**Prompt:** Your task is to return, exactly, the run of lines starting at the line holding "obj.matrix_parent_inverse = Matrix.Identity(4)" and ending at the line holding "before = set(bpy.data.objects)", both ends included and no other lines.

** START OF Material for this exercise **

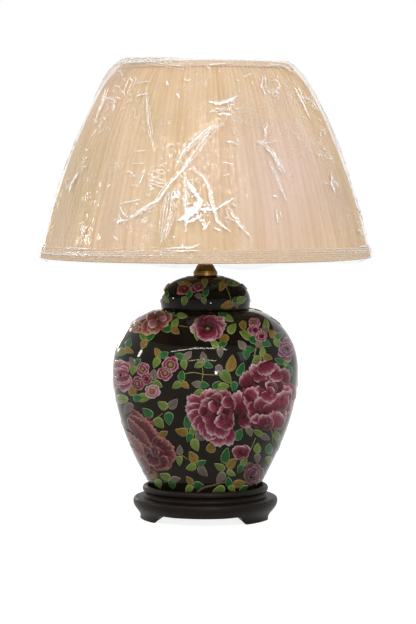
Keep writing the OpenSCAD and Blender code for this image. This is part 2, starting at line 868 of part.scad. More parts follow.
module clear_wrap() {
    over_r = binding_r + binding_t + gap;
    low = side_len + braid_drop + gap;
    inside = concat(arch(over_r, film_over), side_line(2, low, film_top_n, film_low_n),
                    [side_down(low, binding_in_n)]);
    outside = concat(arch(over_r + film_t, film_over),
                     side_line(2, low + film_t, film_top_n + film_t, film_low_n + film_t),
                     [side_down(low + film_t, binding_in_n)]);
    color([0.95, 0.93, 0.9, 0.3]) turned(concat(outside, reversed(inside)));
}

stand_top();
stand_aprons();
stand_feet();
cord_bush();
rod_washer();
lock_washer();
hex_nut();
threaded_rod();
jar();
lid();
vase_cap();
harp_saddle();
socket_cup();
cup_screw();
socket_shell();
paper_liner();
switch_body();
screw_shell();
centre_contact();
harp_bow();
harp_stud();
sleeve_left();
sleeve_right();
finial();
top_ring();
bottom_ring();
frame_ribs();
spider_hub();
spider_arms();
shade_lining();
pleated_cover();
top_binding();
bottom_braid();
clear_wrap();
bulb_glass();
bulb_base();
bulb_contact();
key_stem();
key_knob();
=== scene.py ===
import math
import random

import bpy
import numpy as np
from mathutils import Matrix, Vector, noise as field


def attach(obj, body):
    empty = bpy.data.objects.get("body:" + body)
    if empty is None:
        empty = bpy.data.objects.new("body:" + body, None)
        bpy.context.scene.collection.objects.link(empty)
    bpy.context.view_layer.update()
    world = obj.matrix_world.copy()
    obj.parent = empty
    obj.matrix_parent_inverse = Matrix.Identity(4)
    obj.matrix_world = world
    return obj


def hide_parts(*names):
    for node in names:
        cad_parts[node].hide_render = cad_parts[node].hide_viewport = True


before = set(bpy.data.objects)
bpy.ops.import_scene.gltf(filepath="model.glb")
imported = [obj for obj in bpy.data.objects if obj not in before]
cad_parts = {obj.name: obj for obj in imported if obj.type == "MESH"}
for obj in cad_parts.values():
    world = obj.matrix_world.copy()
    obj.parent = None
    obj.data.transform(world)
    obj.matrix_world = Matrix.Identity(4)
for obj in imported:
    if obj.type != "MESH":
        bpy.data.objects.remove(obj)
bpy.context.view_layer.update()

# Studio: the lamp stands on a pale sheet before a white ground, seen from 3.1 m in front and a
# little above the middle of the shade. A window and a side fill light it, and the tubes, panes
# and small lamps are seen only as highlights in the glaze, the brass and the film.

photo_wide, photo_high = 416, 624  # the photograph, in its pixels
photo_mid = (photo_wide / 2, photo_high / 2)
lens_px = 2274  # focal length in pixels of the photograph
sensor = 36  # mm
look_down = math.radians(3.57)
eye = np.array([3.6, -3136.0, 481.0])  # camera, mm
floor_half = 6  # m


def placed(name, data):
    """An object in the scene that shows its data where they are."""
    made = bpy.data.objects.new(name, data)
    bpy.context.scene.collection.objects.link(made)
    return made


shot = bpy.data.cameras.new("camera")
shot.sensor_width = sensor
shot.lens = sensor * lens_px / photo_high
camera = placed("camera", shot)
camera.location = eye / 1000
camera.rotation_euler = (math.pi / 2 - look_down, 0, 0)
bpy.context.scene.camera = camera
bpy.context.scene.view_settings.view_transform = "Standard"


class Term:
    """A value in a node tree, so that its sums are written with + - * and /."""

    def __init__(self, tree, socket):
        self.tree, self.socket = tree, socket

    def step(self, operation, *values):
        """This value after one more operation."""
        return term(self.tree, "ShaderNodeMath", (self, *values), operation=operation)

    def __add__(self, other):
        return self.step("ADD", other)

    def __sub__(self, other):
        return self.step("SUBTRACT", other)

    def __rsub__(self, other):
        return term(self.tree, "ShaderNodeMath", (other, self), operation="SUBTRACT")

    def __mul__(self, other):
        return self.step("MULTIPLY", other)

    def __truediv__(self, other):
        return self.step("DIVIDE", other)

    def ranged(self, low, high, to_low=0.0, to_high=1.0):
        """This value's range from low to high brought to a new one, and held within it."""
        return term(self.tree, "ShaderNodeMapRange", (self, low, high, to_low, to_high))


def add(tree, kind, feeds=(), **settings):
    """A node with its settings, its inputs fed by other nodes or by plain values."""
    node = tree.nodes.new(kind)
    for key, value in settings.items():
        setattr(node, key, value)
    for place, value in feeds.items() if isinstance(feeds, dict) else enumerate(feeds):
        if isinstance(value, Term):
            tree.links.new(value.socket, node.inputs[place])
        elif value is not None:
            node.inputs[place].default_value = value
    return node


def term(tree, kind, feeds=(), output=0, **settings):
    """What one output of a new node gives."""
    return Term(tree, add(tree, kind, feeds, **settings).outputs[output])


def tint(code):
    """Linear colour of an sRGB code such as e8cfae."""
    parts = [int(code[i:i + 2], 16) / 255 for i in (0, 2, 4)]
    return tuple(c / 12.92 if c < 0.04045 else ((c + 0.055) / 1.055) ** 2.4 for c in parts)


def seen_by_eye(tree):
    """1 for rays from the camera, and for those that gloss or glass sends on."""
    straight, gloss, glass = (term(tree, "ShaderNodeLightPath", (), f"Is {way} Ray")
                              for way in ("Camera", "Glossy", "Transmission"))
    return straight.step("MAXIMUM", gloss).step("MAXIMUM", glass)


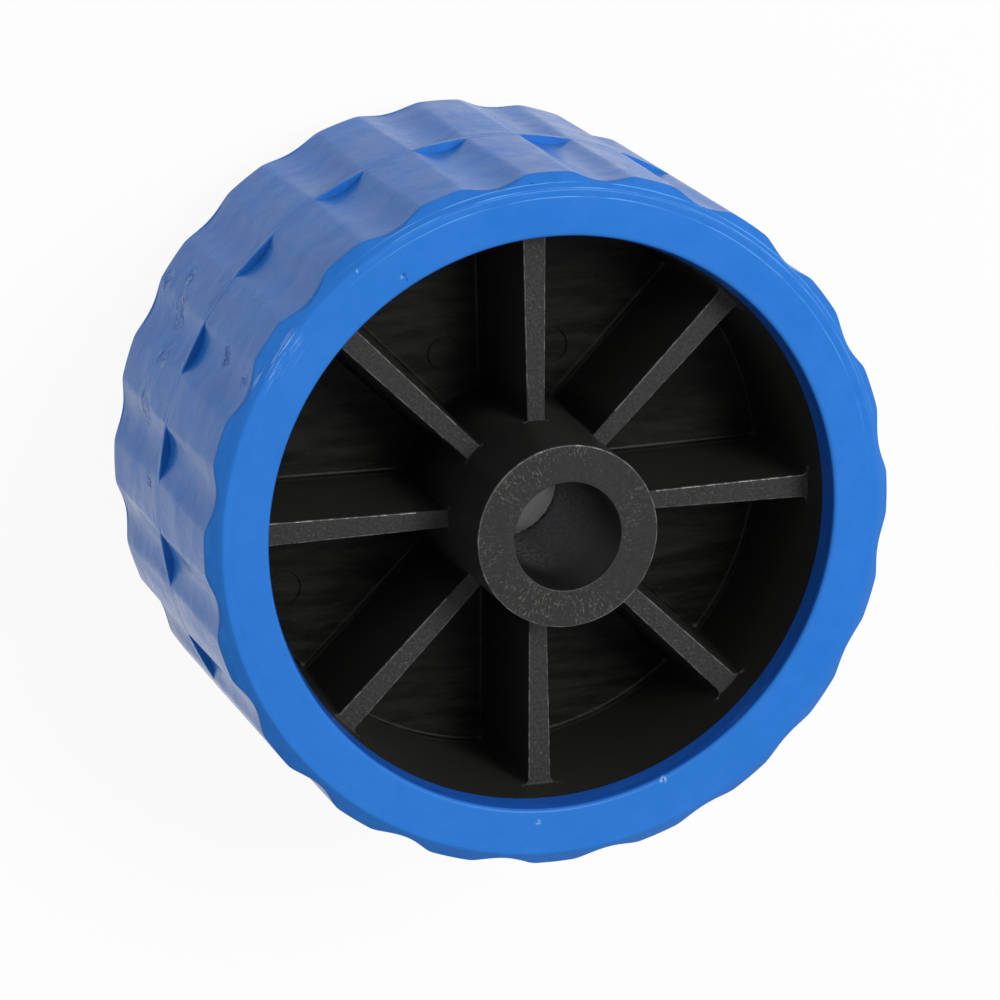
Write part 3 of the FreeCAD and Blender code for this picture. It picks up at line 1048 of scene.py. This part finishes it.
def hub_material_of(polygon, mesh):
    """Which material a face of the hub has: the bore's under its edges, a rounded edge's, or the body's."""
    reach = max(math.hypot(mesh.vertices[i].co.x, mesh.vertices[i].co.y) for i in polygon.vertices)
    if reach < FAR_BORE + 0.01 * MM:
        return IN_BORE
    wear = min(mesh.attributes["edge"].data[i].value for i in polygon.vertices)
    return ON_EDGE if wear > 0.5 else BODY


def dress(piece, node, materials):
    for material in materials:
        piece.data.materials.append(material)
    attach(piece, "root")
    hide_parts(node)


# Surroundings

# The camera's place and its right and up directions, as fitted to the photo.
CAMERA_PLACE = Vector((-295.53, 274.82, 1019.16)) * MM
CAMERA_RIGHT = Vector((0.95582, -0.01082, 0.29376))
CAMERA_UP = Vector((0.08775, 0.96426, -0.25001))
CAMERA_LENS = 202.8
SENSOR_WIDTH = 36
NEAREST_SEEN = 0.01
FLOOR_SIZE = 12
FLOOR_GREY = (0.7, 0.7, 0.7, 1)
FLOOR_ROUGHNESS = 0.9
WHITE = (1, 1, 1, 1)
FLOOR_WHITE_SHARE = 0.93
WORLD_WHITE_SHARE = 1
WORLD_LIGHT = 0.45
SEEN_WHITE = ("Is Camera Ray", "Is Glossy Ray", "Is Transmission Ray")
KEY_DIRECTION = (0.31, 0.29, 0.91)
KEY_DISTANCE = 1.15
KEY_SIZE = 0.4
KEY_POWER = 10.3


def make_camera():
    data = bpy.data.cameras.new("camera")
    data.lens = CAMERA_LENS
    data.sensor_width = SENSOR_WIDTH
    data.clip_start = NEAREST_SEEN
    camera = bpy.data.objects.new("camera", data)
    right = CAMERA_RIGHT.normalized()
    back = right.cross(CAMERA_UP).normalized()
    up = back.cross(right)
    turn = Matrix((right, up, back)).transposed()
    camera.matrix_world = Matrix.Translation(CAMERA_PLACE) @ turn.to_4x4()
    bpy.context.scene.collection.objects.link(camera)
    bpy.context.scene.camera = camera


def show_white(nodes, shader, white_kind, share, output):
    """Puts white in the shader's place, by a share, for the camera and in reflections."""
    white = nodes.add(white_kind)
    white.inputs["Color"].default_value = WHITE
    white.inputs["Strength"].default_value = 1
    path = nodes.add("ShaderNodeLightPath")
    seen = nodes.product(nodes.most(*[path.outputs[ray] for ray in SEEN_WHITE]), share)
    mixed = nodes.link_all((seen, shader.outputs[0], white.outputs[0]), nodes.add("ShaderNodeMixShader"))
    nodes.link(mixed, nodes.tree.nodes[output].inputs["Surface"])


def floor_material():
    """Pale grey for the light in the scene, and nearly white where it's seen."""
    material = bpy.data.materials.new("floor_white")
    material.use_nodes = True
    nodes = Nodes(material.node_tree)
    shader = nodes.tree.nodes["Principled BSDF"]
    shader.inputs["Base Color"].default_value = FLOOR_GREY
    shader.inputs["Roughness"].default_value = FLOOR_ROUGHNESS
    show_white(nodes, shader, "ShaderNodeEmission", FLOOR_WHITE_SHARE, "Material Output")
    return material


def make_floor():
    mesh = bpy.data.meshes.new("floor")
    half = FLOOR_SIZE / 2
    corners = [(-half, -half, 0), (half, -half, 0), (half, half, 0), (-half, half, 0)]
    mesh.from_pydata(corners, [], [(0, 1, 2, 3)])
    mesh.materials.append(floor_material())
    floor = bpy.data.objects.new("floor", mesh)
    bpy.context.scene.collection.objects.link(floor)


def make_world():
    """Soft light from all sides, and plain white where it's seen."""
    world = bpy.data.worlds.new("studio")
    bpy.context.scene.world = world
    world.use_nodes = True
    nodes = Nodes(world.node_tree)
    background = nodes.tree.nodes["Background"]
    background.inputs["Color"].default_value = WHITE
    background.inputs["Strength"].default_value = WORLD_LIGHT
    show_white(nodes, background, "ShaderNodeBackground", WORLD_WHITE_SHARE, "World Output")


def make_lamp(name, direction, distance, size, power):
    """A square lamp that looks at the roller's middle."""
    data = bpy.data.lights.new(name, "AREA")
    data.size = size
    data.energy = power
    lamp = bpy.data.objects.new(name, data)
    away = Vector(direction).normalized()
    lamp.location = Vector((0, 0, MIDDLE)) + away * distance
    lamp.rotation_mode = "QUATERNION"
    lamp.rotation_quaternion = away.to_track_quat("Z", "Y")
    bpy.context.scene.collection.objects.link(lamp)


make_camera()
make_world()
make_floor()
make_lamp("key", KEY_DIRECTION, KEY_DISTANCE, KEY_SIZE, KEY_POWER)
dress(make_tyre(), "tyre", [rubber_material()])
hub_piece = make_hub()
dress(hub_piece, "hub", [plastic_material(), bore_material(), edge_material()])
for hub_face in hub_piece.data.polygons:
    hub_face.material_index = hub_material_of(hub_face, hub_piece.data)
bpy.context.scene.view_settings.view_transform = "Standard"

** END OF Material for this exercise **

**Task output:**
    obj.matrix_parent_inverse = Matrix.Identity(4)
    obj.matrix_world = world
    return obj


def hide_parts(*names):
    for node in names:
        cad_parts[node].hide_render = cad_parts[node].hide_viewport = True


before = set(bpy.data.objects)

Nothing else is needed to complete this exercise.